Durant however, has managed to reduce some degree of criticism by winning back to back NBA championships and Finals MVP trophies with the Warriors. Even then, a lot of people still blame Durant for his alleged ‘lack of loyalty’ towards the Thunder team and Russell Westbrook. However, if there is one proponent of player mobility in the NBA, it has to be Rick Barry. He played in both the NBA and the ABA as per his choice and he is fully in Durant’s corner in this situation.
The 74 year old praised the Warriors offensive system and how it helps Durant be the best version of himself. He also took not-so-subtle shots at Durant’s former ball dominant teammates, Russell Westbrook and James Harden. This is what he had to say: “Kevin Durant is going to become a better basketball player by becoming a Golden State Warrior. He’s going to be involved in a system where he’s actually going to have the ball, he’s going to play with a bunch of unselfish players, he’ll get more easy shots than ever before and he’s going to have more fun playing basketball.”

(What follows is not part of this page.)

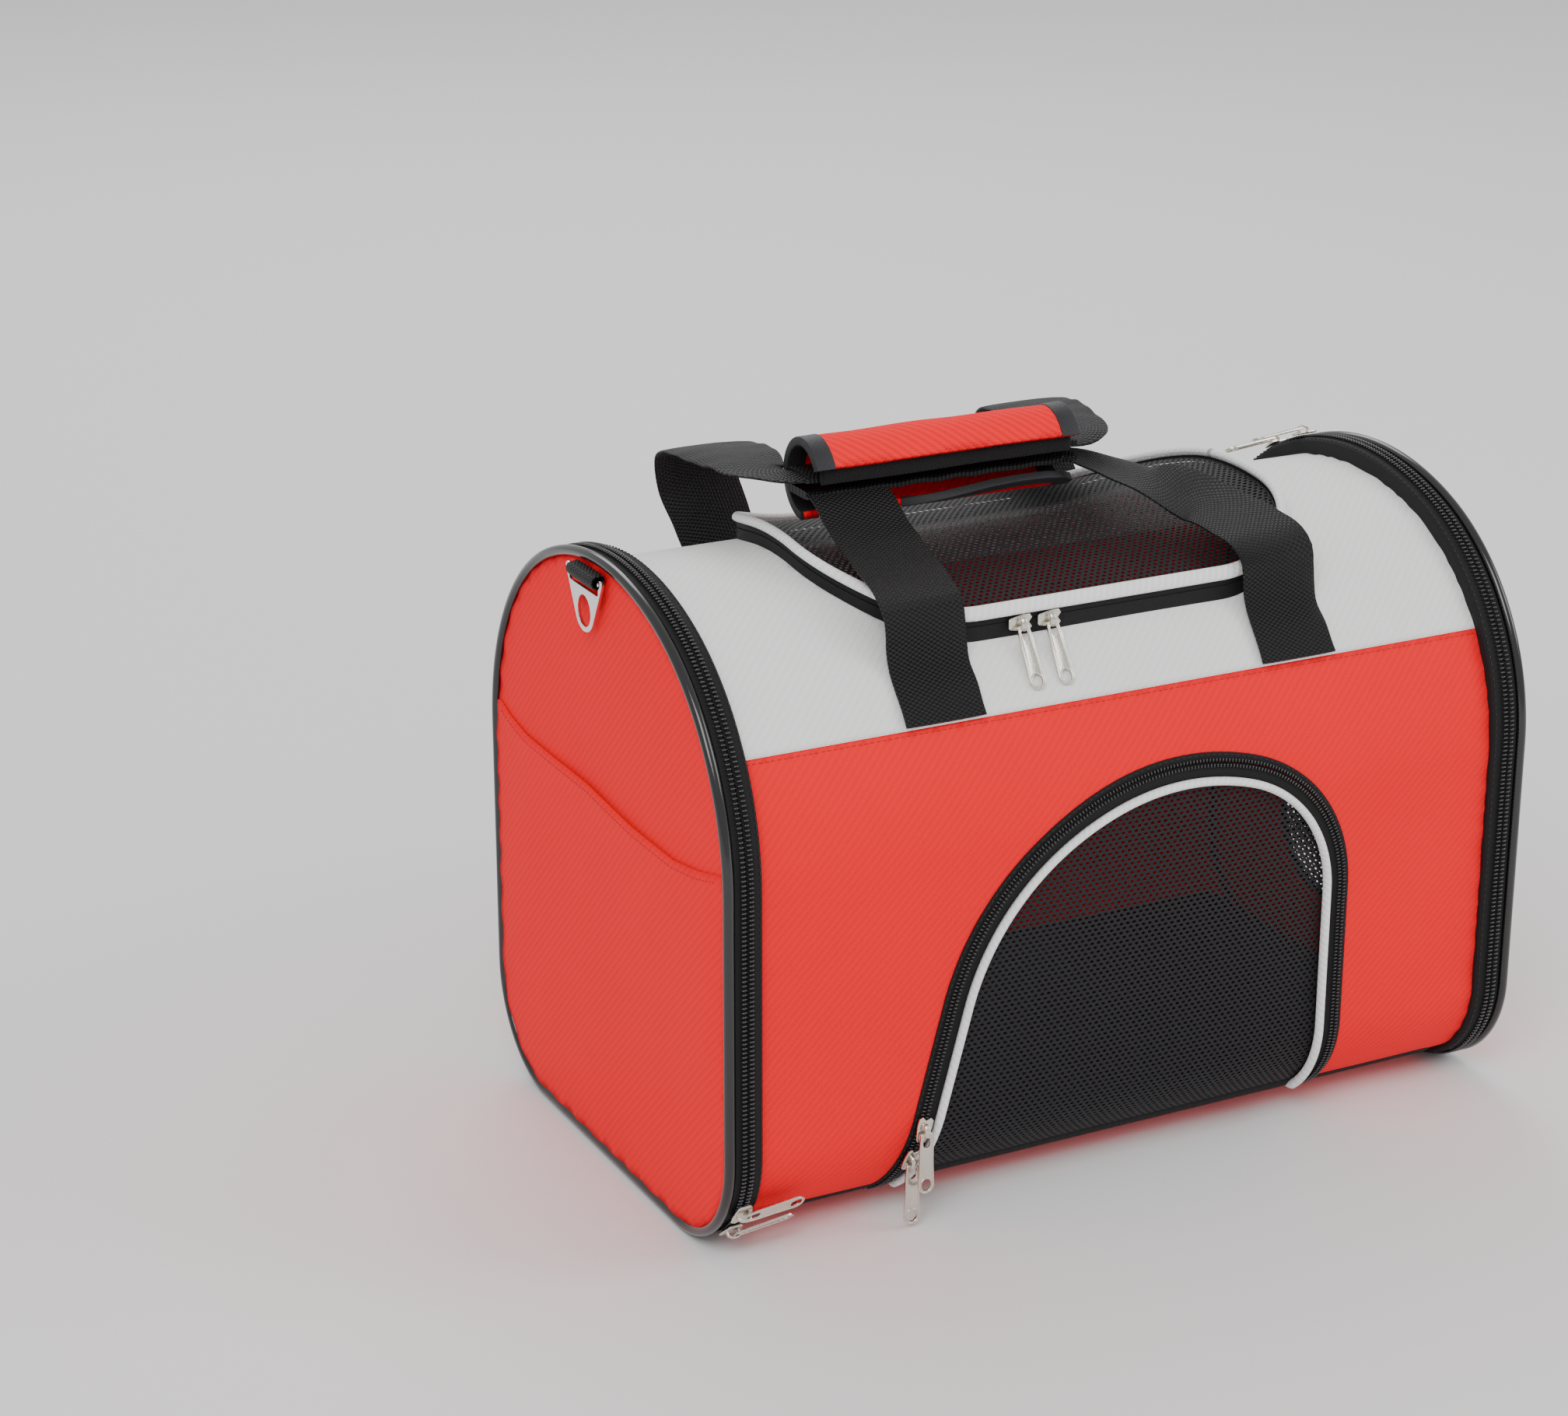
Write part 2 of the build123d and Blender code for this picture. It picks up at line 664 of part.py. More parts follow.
def make_rear_strap():
    # each leg stands up from the rear seam, loops over and turns into the grip
    out, seam_z = seam_point()
    rise = [(1.0, 0.0), (1.0, 0.06), (1.013, 0.19), (1.03, 0.44), (1.013, 0.67), (0.94, 0.83),
            (0.796, 0.91), (0.579, 0.965), (0.325, 1.0), (0.127, 1.005), (0.009, 1.0), (0.0, 1.0)]
    widths = [webbing] * 8 + [36, 29, bundle_width, bundle_width]
    turns = [0] * 8 + [24, 58, 90, 90]
    left_shift = [0, 0, -2, -9, -17, -21, -24, -27, -30, -33, -24, -11]
    right_shift = [0, 0, -3, -13, -24, -32, -36, -42, -47, -50, -60, -73]
    high = seam_z + rear_rise
    with BuildPart() as rear_strap:
        for x, shifts, hand in ((strap_left, left_shift, 1), (strap_right, right_shift, -1)):
            stations = []
            for (back, up), shift, width, turn in zip(rise, shifts, widths, turns):
                across = (cos(radians(turn)), hand * sin(radians(turn)), 0)
                y = grip["y"] + (out - grip["y"]) * back
                stations.append((x + shift, y, seam_z + rear_rise * up, width, across))
            strap_leg(stations)
        bundle_left = grip["left"] - 2
        bundle_right = grip["right"] + 2
        with Locations(((bundle_left + bundle_right) / 2, grip["y"], high)):
            Box(bundle_right - bundle_left, bundle_width, bundle_thickness)
    save(rear_strap, "rear_strap")


def make_grip():
    # a C-shaped padded wrap, open to the front, with a shorter lower flap
    out, seam_z = seam_point()
    middle_z = seam_z + (front_rise + rear_rise) / 2 + grip["lift"]
    front_z = seam_z + front_rise
    centre = (grip["y"], middle_z)
    width = grip["right"] - grip["left"]
    mouth_top = middle_z + grip["mouth_high"]
    with BuildPart() as grip_wrap:
        with BuildSketch(Plane.YZ.offset(grip["left"])):
            with Locations(centre):
                Ellipse(grip["half_y"], grip["half_z"])
                Ellipse(grip["half_y"] - grip["skin"], grip["half_z"] - grip["skin"],
                        mode=Mode.SUBTRACT)
        extrude(amount=width)
        keep_box(-far, far, -far, grip["y"] - grip["mouth_y"], front_z - grip["mouth_low"],
                 mouth_top, Mode.SUBTRACT)
        keep_box(-far, grip["flap_left"], -far, grip["y"], 0, mouth_top, Mode.SUBTRACT)
    save(grip_wrap, "grip_wrap")

    with BuildPart() as grip_fastener:
        with BuildSketch(Plane.YZ.offset(grip["left"] + grip["skin"])):
            inner_y = grip["half_y"] - grip["skin"]
            inner_z = grip["half_z"] - grip["skin"]
            with Locations(centre):
                Ellipse(inner_y, inner_z)
                Ellipse(inner_y - fastener, inner_z - fastener, mode=Mode.SUBTRACT)
        extrude(amount=width - 2 * grip["skin"])
        keep_box(-far, far, -far, grip["y"] - grip["mouth_y"] + 2, mouth_top - 4, far)
    save(grip_fastener, "grip_fastener")


# --- Sliders and pulls ---

def make_slider(name, origin, travel, normal, pull_way, ride, chain, tilt):
    # a plate over the closed coil, with one flange on the side that carries it, and a crown
    base = Plane(origin=origin, x_dir=travel, z_dir=normal)
    side = 1 if base.y_dir.dot(Vector(*ride)) > 0 else -1
    top = gap + slider["plate"]
    width = 2 * (chain["half"] + gap + slider["flange"]) + gap
    flange_y = side * (chain["half"] + 1.5 * gap + slider["flange"] / 2)
    crown_plane = Plane(origin=origin, x_dir=pull_way, z_dir=normal)
    pin = (slider["crown_shift"], 0, top + slider["pin_height"])
    with BuildPart() as body:
        with BuildSketch(base.offset(gap)):
            RectangleRounded(slider["length"], width, 2)
        extrude(amount=slider["plate"])
        if ride != up:
            with BuildSketch(base.offset(gap - chain["height"])):
                with Locations((0, flange_y)):
                    Rectangle(slider["length"] - 3, slider["flange"])
            extrude(amount=chain["height"])
        with BuildSketch(crown_plane.offset(top)):
            Rectangle(slider["crown_length"], slider["crown_width"])
        extrude(amount=slider["crown_height"])
        side_plane = Plane(origin=crown_plane.from_local_coords(pin), x_dir=pull_way,
                           z_dir=crown_plane.y_dir)
        with BuildSketch(side_plane):
            Circle(slider["pin_hole"])
        extrude(amount=slider["crown_width"], both=True, mode=Mode.SUBTRACT)
    save(body, f"{name}_slider")

    lean = radians(tilt)
    along = crown_plane.x_dir * cos(lean) - crown_plane.z_dir * sin(lean)
    swing = Plane(origin=side_plane.origin, x_dir=along, z_dir=along.cross(crown_plane.y_dir))
    with BuildPart(swing) as tag:
        Cylinder(pull["pin"], 2 * pull["half_gap"] + pull["arm"], rotation=(90, 0, 0))
        with Locations((pull["plate_start"] / 2, pull["half_gap"], 0),
                       (pull["plate_start"] / 2, -pull["half_gap"], 0)):
            Box(pull["plate_start"] + 2, pull["arm"], pull["thickness"])
        with BuildSketch(swing.offset(-pull["thickness"] / 2)):
            with Locations(((pull["plate_start"] + pull["end"]) / 2, 0)):
                RectangleRounded(pull["end"] - pull["plate_start"], pull["width"],
                                 pull["width"] / 2 - 0.5)
            with Locations((pull["end"] - pull["window_in"], 0)):
                Circle(pull["window"], mode=Mode.SUBTRACT)
        extrude(amount=pull["thickness"])
    save(tag, f"{name}_pull")


def polar(y, z, radius, turn):
    return y + radius * cos(radians(turn)), z + radius * sin(radians(turn))


def make_end_sliders():
    # both left-hand sliders are parked round the lower front corner of the rim
    corner_y = rim["corner_radius"] - rim["half_width"]
    corner_z = rim["bottom"] + rim["corner_radius"]
    for name, turn in (("left_end_upper", left_park[0]), ("left_end_lower", left_park[1])):
        y, z = polar(corner_y, corner_z, rim["corner_radius"], turn)
        out_y, out_z = polar(0, 0, 1, turn)
        make_slider(name, (-chain_x, y, z), (0, -out_z, out_y), (0, out_y, out_z), (1, 0, 0),
                    (1, 0, 0), coil, 5)
    # the right-hand pair meets just behind the top of the rim
    shoulder_y, shoulder_z = shoulder_centre(rim)
    top_z = rim["top"] - rim["top_radius"]
    spots = (("right_end_front", 0, top_z, rim["top_radius"], right_park[0]),
             ("right_end_rear", shoulder_y, shoulder_z, rim["shoulder_radius"], right_park[1]))
    for name, centre_y, centre_z, radius, turn in spots:
        y, z = polar(centre_y, centre_z, radius, turn)
        out_y, out_z = polar(0, 0, 1, turn)
        make_slider(name, (chain_x, y, z), (0, -out_z, out_y), (0, out_y, out_z), (-1, 0, 0),
                    (-1, 0, 0), coil, 5)


def make_front_sliders():
    # both front sliders are parked at the foot of the leaning leg, the upper one on the
    # upright wall and the lower one where the wall curves under; their pulls hang straight down
    lean = radians(door["lean"])
    leg_x = door["apex_x"] - door["radius"] * cos(lean)
    leg_z = door["top"] - door["radius"] + door["radius"] * sin(lean)
    corner_y = tunnel["corner_radius"] - tunnel["half_width"]
    corner_z = tunnel["bottom"] + tunnel["corner_radius"]
    radius = tunnel["corner_radius"] + small_tape + small_coil["height"]
    for name, z, turned in (("front_upper", front_park[0], 0), ("front_lower", front_park[1], 1)):
        x = leg_x - (leg_z - z) * sin(lean) / cos(lean)
        drop = turned * (z - corner_z) / radius
        level = sqrt(1 - drop ** 2)
        origin = (x, corner_y - radius * level, z)
        travel = (sin(lean), drop * cos(lean), level * cos(lean))
        make_slider(name, origin, travel, (0, -level, drop), (0, -drop, -level), (1, 0, 0),
                    small_coil, degrees(atan2(drop, level)))


def make_roof_sliders():
    # both roof sliders are parked at the middle of the hatch's front edge
    y = -(hatch["half_y"] + hatch_coil_depth)
    z = arch_height(tunnel, y, split_level)
    for name, x in (("roof_left", roof_park[0]), ("roof_right", roof_park[1])):
        make_slider(name, (x, y, z), (1, 0, 0), (0, -1, 0), (0, 0, -1), up, small_coil,
                    -roof_pull_lean)


make_walls()
make_floor()
make_rear_window()
make_hoops()
make_end_coils()
make_hinge_bindings()
for side, hand in ((-1, "left"), (1, "right")):
    make_rim(side, hand)
    make_end_trim(side, hand)
    make_ring(side, hand)
make_left_end()
make_right_end()
make_front_door()
make_hatch()
make_front_strap()
make_rear_strap()
make_grip()
make_end_sliders()
make_front_sliders()
make_roof_sliders()
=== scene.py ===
import math
import bpy
import bmesh
import numpy as np
from mathutils import Matrix, Vector, noise
from mathutils.geometry import delaunay_2d_cdt


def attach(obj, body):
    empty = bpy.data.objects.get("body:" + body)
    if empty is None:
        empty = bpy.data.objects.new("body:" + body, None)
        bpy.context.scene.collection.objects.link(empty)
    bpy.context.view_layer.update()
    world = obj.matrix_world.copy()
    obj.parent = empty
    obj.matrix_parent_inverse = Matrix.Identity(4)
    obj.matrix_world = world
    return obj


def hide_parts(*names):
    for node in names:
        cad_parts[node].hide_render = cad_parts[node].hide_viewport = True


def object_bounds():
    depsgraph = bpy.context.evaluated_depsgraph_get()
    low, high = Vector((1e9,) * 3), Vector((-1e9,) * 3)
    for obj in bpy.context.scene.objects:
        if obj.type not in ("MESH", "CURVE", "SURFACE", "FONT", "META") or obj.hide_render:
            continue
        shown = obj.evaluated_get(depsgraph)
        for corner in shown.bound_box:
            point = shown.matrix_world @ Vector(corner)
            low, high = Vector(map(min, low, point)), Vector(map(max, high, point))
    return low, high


# Soft pet carrier: an arched red and white tunnel with zip-off ends, a mesh front door,
# a mesh roof hatch and webbing handles. Shapes below are worked in millimetres.
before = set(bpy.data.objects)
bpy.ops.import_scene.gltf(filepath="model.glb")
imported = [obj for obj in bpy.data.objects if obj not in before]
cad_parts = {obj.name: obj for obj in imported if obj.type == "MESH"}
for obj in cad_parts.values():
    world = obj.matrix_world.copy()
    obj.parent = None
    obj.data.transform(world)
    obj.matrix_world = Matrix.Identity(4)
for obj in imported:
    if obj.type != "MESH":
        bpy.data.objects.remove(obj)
cadLow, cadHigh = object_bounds()
mm = 0.001
print("frame loaded")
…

He went on to say this about Westbrook and Harden: “They are fantastic players. The skill and the things they do are unbelievable, and how hard they both play. Except I wouldn’t want to be standing around on the wing when my point guard has the ball for 22 seconds and then he can’t get a shot off and he throws it to me with one or two on the clock and I’ve got to throw up a prayer. How much fun is that? It’s no fun to watch. And it’s worse to have to be a part of it playing under those circumstances.”